[Stated problem] Please repeat all of the listing exactly.
+ + + + +
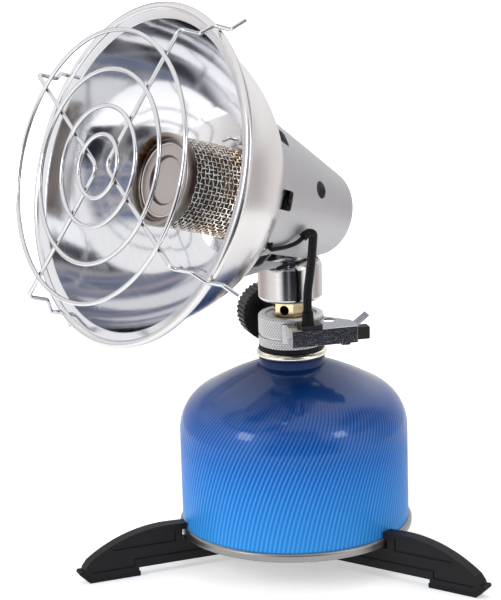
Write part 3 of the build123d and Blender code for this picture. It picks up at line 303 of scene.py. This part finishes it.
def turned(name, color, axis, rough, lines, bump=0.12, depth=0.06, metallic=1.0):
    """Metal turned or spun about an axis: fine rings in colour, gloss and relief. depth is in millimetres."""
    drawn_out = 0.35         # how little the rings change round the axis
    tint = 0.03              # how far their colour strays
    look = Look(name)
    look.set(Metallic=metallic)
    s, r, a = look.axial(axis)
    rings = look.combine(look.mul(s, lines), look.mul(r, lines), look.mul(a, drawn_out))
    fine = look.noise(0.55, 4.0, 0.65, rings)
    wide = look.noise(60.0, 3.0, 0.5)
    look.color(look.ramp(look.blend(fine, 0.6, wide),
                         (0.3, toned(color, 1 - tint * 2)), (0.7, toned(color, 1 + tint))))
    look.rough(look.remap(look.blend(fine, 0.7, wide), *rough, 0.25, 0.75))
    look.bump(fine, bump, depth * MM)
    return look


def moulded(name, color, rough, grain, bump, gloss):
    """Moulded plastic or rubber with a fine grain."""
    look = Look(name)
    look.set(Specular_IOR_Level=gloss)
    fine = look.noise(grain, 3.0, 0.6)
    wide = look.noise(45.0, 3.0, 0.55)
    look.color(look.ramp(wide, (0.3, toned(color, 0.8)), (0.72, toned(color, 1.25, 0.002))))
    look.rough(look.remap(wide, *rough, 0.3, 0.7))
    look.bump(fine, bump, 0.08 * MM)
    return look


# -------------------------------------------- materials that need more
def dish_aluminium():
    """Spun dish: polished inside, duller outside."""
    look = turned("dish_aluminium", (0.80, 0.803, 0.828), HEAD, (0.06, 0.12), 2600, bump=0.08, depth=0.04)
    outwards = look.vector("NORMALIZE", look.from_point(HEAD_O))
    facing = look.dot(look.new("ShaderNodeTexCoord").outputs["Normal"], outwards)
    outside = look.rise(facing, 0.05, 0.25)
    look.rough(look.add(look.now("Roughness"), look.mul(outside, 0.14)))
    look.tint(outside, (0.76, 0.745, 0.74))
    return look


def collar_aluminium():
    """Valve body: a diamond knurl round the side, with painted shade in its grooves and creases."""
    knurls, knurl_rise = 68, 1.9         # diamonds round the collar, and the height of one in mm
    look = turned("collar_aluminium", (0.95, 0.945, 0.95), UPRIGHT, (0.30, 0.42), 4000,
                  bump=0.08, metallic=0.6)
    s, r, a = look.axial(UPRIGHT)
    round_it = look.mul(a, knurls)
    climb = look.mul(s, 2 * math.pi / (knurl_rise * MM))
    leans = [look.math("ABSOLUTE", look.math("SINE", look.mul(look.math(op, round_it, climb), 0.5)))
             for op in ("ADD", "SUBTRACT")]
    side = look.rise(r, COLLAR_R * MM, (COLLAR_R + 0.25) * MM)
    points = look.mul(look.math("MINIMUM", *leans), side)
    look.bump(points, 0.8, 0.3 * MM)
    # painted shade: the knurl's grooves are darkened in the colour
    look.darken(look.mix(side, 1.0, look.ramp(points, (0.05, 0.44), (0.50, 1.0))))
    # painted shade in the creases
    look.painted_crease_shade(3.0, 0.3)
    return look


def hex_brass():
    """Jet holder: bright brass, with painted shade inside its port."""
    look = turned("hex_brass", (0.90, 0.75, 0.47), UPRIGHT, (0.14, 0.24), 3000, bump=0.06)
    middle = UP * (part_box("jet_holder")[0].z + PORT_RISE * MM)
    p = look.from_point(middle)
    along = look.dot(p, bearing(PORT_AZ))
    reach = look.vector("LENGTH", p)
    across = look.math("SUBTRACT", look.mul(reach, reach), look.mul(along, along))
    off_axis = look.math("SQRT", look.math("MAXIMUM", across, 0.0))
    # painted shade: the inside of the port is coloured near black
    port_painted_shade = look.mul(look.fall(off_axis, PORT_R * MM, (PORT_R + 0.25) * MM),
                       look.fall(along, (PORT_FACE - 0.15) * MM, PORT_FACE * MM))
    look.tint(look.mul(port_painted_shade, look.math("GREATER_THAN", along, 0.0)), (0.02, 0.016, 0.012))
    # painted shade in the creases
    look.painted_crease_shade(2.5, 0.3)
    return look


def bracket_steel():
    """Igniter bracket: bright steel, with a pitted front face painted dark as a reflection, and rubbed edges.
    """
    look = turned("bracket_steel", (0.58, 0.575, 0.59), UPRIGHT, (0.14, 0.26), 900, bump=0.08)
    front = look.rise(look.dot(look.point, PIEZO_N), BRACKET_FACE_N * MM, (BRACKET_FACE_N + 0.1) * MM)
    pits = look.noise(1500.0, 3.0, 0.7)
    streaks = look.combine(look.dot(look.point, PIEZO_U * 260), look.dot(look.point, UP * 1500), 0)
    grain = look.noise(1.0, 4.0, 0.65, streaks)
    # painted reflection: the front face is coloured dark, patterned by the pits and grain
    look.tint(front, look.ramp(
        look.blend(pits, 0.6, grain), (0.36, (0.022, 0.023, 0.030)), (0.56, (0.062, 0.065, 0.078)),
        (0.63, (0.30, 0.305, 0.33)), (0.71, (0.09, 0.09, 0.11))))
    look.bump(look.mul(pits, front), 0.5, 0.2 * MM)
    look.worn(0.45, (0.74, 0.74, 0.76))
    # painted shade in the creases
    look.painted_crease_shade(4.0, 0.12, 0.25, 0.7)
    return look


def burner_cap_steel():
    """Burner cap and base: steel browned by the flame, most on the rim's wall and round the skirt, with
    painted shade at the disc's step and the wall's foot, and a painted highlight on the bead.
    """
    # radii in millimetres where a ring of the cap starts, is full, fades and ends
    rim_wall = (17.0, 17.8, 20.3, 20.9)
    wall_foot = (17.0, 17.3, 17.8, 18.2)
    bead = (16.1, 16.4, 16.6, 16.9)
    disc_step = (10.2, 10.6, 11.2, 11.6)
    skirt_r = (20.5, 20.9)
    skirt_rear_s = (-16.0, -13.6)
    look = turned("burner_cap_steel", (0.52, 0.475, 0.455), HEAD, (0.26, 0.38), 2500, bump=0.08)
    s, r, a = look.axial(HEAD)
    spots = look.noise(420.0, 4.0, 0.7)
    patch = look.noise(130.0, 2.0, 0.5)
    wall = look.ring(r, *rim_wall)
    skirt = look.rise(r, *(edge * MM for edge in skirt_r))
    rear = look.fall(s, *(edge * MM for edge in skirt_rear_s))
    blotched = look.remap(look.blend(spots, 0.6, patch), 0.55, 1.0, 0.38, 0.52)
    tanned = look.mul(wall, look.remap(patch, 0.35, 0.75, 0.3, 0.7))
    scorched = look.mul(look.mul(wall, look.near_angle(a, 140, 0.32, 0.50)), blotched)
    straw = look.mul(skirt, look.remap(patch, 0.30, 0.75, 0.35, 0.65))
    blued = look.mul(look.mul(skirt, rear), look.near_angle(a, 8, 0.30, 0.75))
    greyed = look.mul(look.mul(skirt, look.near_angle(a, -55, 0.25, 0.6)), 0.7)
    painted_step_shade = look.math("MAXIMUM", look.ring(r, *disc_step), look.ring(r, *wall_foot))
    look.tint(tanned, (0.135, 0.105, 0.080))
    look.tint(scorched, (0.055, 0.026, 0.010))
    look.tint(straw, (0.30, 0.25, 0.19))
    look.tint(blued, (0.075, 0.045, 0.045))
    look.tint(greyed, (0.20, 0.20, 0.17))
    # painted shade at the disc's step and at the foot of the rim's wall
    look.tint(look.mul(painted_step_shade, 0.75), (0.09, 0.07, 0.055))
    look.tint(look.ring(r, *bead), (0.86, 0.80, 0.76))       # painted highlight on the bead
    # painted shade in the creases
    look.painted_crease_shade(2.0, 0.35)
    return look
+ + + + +
[Final result]
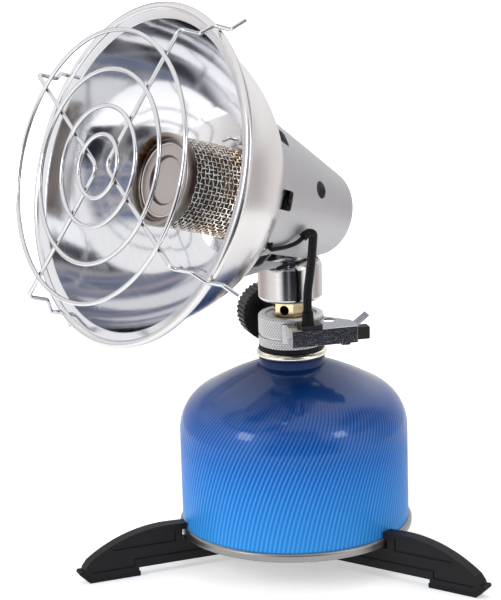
Write part 3 of the build123d and Blender code for this picture. It picks up at line 303 of scene.py. This part finishes it.
def turned(name, color, axis, rough, lines, bump=0.12, depth=0.06, metallic=1.0):
    """Metal turned or spun about an axis: fine rings in colour, gloss and relief. depth is in millimetres."""
    drawn_out = 0.35         # how little the rings change round the axis
    tint = 0.03              # how far their colour strays
    look = Look(name)
    look.set(Metallic=metallic)
    s, r, a = look.axial(axis)
    rings = look.combine(look.mul(s, lines), look.mul(r, lines), look.mul(a, drawn_out))
    fine = look.noise(0.55, 4.0, 0.65, rings)
    wide = look.noise(60.0, 3.0, 0.5)
    look.color(look.ramp(look.blend(fine, 0.6, wide),
                         (0.3, toned(color, 1 - tint * 2)), (0.7, toned(color, 1 + tint))))
    look.rough(look.remap(look.blend(fine, 0.7, wide), *rough, 0.25, 0.75))
    look.bump(fine, bump, depth * MM)
    return look


def moulded(name, color, rough, grain, bump, gloss):
    """Moulded plastic or rubber with a fine grain."""
    look = Look(name)
    look.set(Specular_IOR_Level=gloss)
    fine = look.noise(grain, 3.0, 0.6)
    wide = look.noise(45.0, 3.0, 0.55)
    look.color(look.ramp(wide, (0.3, toned(color, 0.8)), (0.72, toned(color, 1.25, 0.002))))
    look.rough(look.remap(wide, *rough, 0.3, 0.7))
    look.bump(fine, bump, 0.08 * MM)
    return look


# -------------------------------------------- materials that need more
def dish_aluminium():
    """Spun dish: polished inside, duller outside."""
    look = turned("dish_aluminium", (0.80, 0.803, 0.828), HEAD, (0.06, 0.12), 2600, bump=0.08, depth=0.04)
    outwards = look.vector("NORMALIZE", look.from_point(HEAD_O))
    facing = look.dot(look.new("ShaderNodeTexCoord").outputs["Normal"], outwards)
    outside = look.rise(facing, 0.05, 0.25)
    look.rough(look.add(look.now("Roughness"), look.mul(outside, 0.14)))
    look.tint(outside, (0.76, 0.745, 0.74))
    return look


def collar_aluminium():
    """Valve body: a diamond knurl round the side, with painted shade in its grooves and creases."""
    knurls, knurl_rise = 68, 1.9         # diamonds round the collar, and the height of one in mm
    look = turned("collar_aluminium", (0.95, 0.945, 0.95), UPRIGHT, (0.30, 0.42), 4000,
                  bump=0.08, metallic=0.6)
    s, r, a = look.axial(UPRIGHT)
    round_it = look.mul(a, knurls)
    climb = look.mul(s, 2 * math.pi / (knurl_rise * MM))
    leans = [look.math("ABSOLUTE", look.math("SINE", look.mul(look.math(op, round_it, climb), 0.5)))
             for op in ("ADD", "SUBTRACT")]
    side = look.rise(r, COLLAR_R * MM, (COLLAR_R + 0.25) * MM)
    points = look.mul(look.math("MINIMUM", *leans), side)
    look.bump(points, 0.8, 0.3 * MM)
    # painted shade: the knurl's grooves are darkened in the colour
    look.darken(look.mix(side, 1.0, look.ramp(points, (0.05, 0.44), (0.50, 1.0))))
    # painted shade in the creases
    look.painted_crease_shade(3.0, 0.3)
    return look


def hex_brass():
    """Jet holder: bright brass, with painted shade inside its port."""
    look = turned("hex_brass", (0.90, 0.75, 0.47), UPRIGHT, (0.14, 0.24), 3000, bump=0.06)
    middle = UP * (part_box("jet_holder")[0].z + PORT_RISE * MM)
    p = look.from_point(middle)
    along = look.dot(p, bearing(PORT_AZ))
    reach = look.vector("LENGTH", p)
    across = look.math("SUBTRACT", look.mul(reach, reach), look.mul(along, along))
    off_axis = look.math("SQRT", look.math("MAXIMUM", across, 0.0))
    # painted shade: the inside of the port is coloured near black
    port_painted_shade = look.mul(look.fall(off_axis, PORT_R * MM, (PORT_R + 0.25) * MM),
                       look.fall(along, (PORT_FACE - 0.15) * MM, PORT_FACE * MM))
    look.tint(look.mul(port_painted_shade, look.math("GREATER_THAN", along, 0.0)), (0.02, 0.016, 0.012))
    # painted shade in the creases
    look.painted_crease_shade(2.5, 0.3)
    return look


def bracket_steel():
    """Igniter bracket: bright steel, with a pitted front face painted dark as a reflection, and rubbed edges.
    """
    look = turned("bracket_steel", (0.58, 0.575, 0.59), UPRIGHT, (0.14, 0.26), 900, bump=0.08)
    front = look.rise(look.dot(look.point, PIEZO_N), BRACKET_FACE_N * MM, (BRACKET_FACE_N + 0.1) * MM)
    pits = look.noise(1500.0, 3.0, 0.7)
    streaks = look.combine(look.dot(look.point, PIEZO_U * 260), look.dot(look.point, UP * 1500), 0)
    grain = look.noise(1.0, 4.0, 0.65, streaks)
    # painted reflection: the front face is coloured dark, patterned by the pits and grain
    look.tint(front, look.ramp(
        look.blend(pits, 0.6, grain), (0.36, (0.022, 0.023, 0.030)), (0.56, (0.062, 0.065, 0.078)),
        (0.63, (0.30, 0.305, 0.33)), (0.71, (0.09, 0.09, 0.11))))
    look.bump(look.mul(pits, front), 0.5, 0.2 * MM)
    look.worn(0.45, (0.74, 0.74, 0.76))
    # painted shade in the creases
    look.painted_crease_shade(4.0, 0.12, 0.25, 0.7)
    return look


def burner_cap_steel():
    """Burner cap and base: steel browned by the flame, most on the rim's wall and round the skirt, with
    painted shade at the disc's step and the wall's foot, and a painted highlight on the bead.
    """
    # radii in millimetres where a ring of the cap starts, is full, fades and ends
    rim_wall = (17.0, 17.8, 20.3, 20.9)
    wall_foot = (17.0, 17.3, 17.8, 18.2)
    bead = (16.1, 16.4, 16.6, 16.9)
    disc_step = (10.2, 10.6, 11.2, 11.6)
    skirt_r = (20.5, 20.9)
    skirt_rear_s = (-16.0, -13.6)
    look = turned("burner_cap_steel", (0.52, 0.475, 0.455), HEAD, (0.26, 0.38), 2500, bump=0.08)
    s, r, a = look.axial(HEAD)
    spots = look.noise(420.0, 4.0, 0.7)
    patch = look.noise(130.0, 2.0, 0.5)
    wall = look.ring(r, *rim_wall)
    skirt = look.rise(r, *(edge * MM for edge in skirt_r))
    rear = look.fall(s, *(edge * MM for edge in skirt_rear_s))
    blotched = look.remap(look.blend(spots, 0.6, patch), 0.55, 1.0, 0.38, 0.52)
    tanned = look.mul(wall, look.remap(patch, 0.35, 0.75, 0.3, 0.7))
    scorched = look.mul(look.mul(wall, look.near_angle(a, 140, 0.32, 0.50)), blotched)
    straw = look.mul(skirt, look.remap(patch, 0.30, 0.75, 0.35, 0.65))
    blued = look.mul(look.mul(skirt, rear), look.near_angle(a, 8, 0.30, 0.75))
    greyed = look.mul(look.mul(skirt, look.near_angle(a, -55, 0.25, 0.6)), 0.7)
    painted_step_shade = look.math("MAXIMUM", look.ring(r, *disc_step), look.ring(r, *wall_foot))
    look.tint(tanned, (0.135, 0.105, 0.080))
    look.tint(scorched, (0.055, 0.026, 0.010))
    look.tint(straw, (0.30, 0.25, 0.19))
    look.tint(blued, (0.075, 0.045, 0.045))
    look.tint(greyed, (0.20, 0.20, 0.17))
    # painted shade at the disc's step and at the foot of the rim's wall
    look.tint(look.mul(painted_step_shade, 0.75), (0.09, 0.07, 0.055))
    look.tint(look.ring(r, *bead), (0.86, 0.80, 0.76))       # painted highlight on the bead
    # painted shade in the creases
    look.painted_crease_shade(2.0, 0.35)
    return look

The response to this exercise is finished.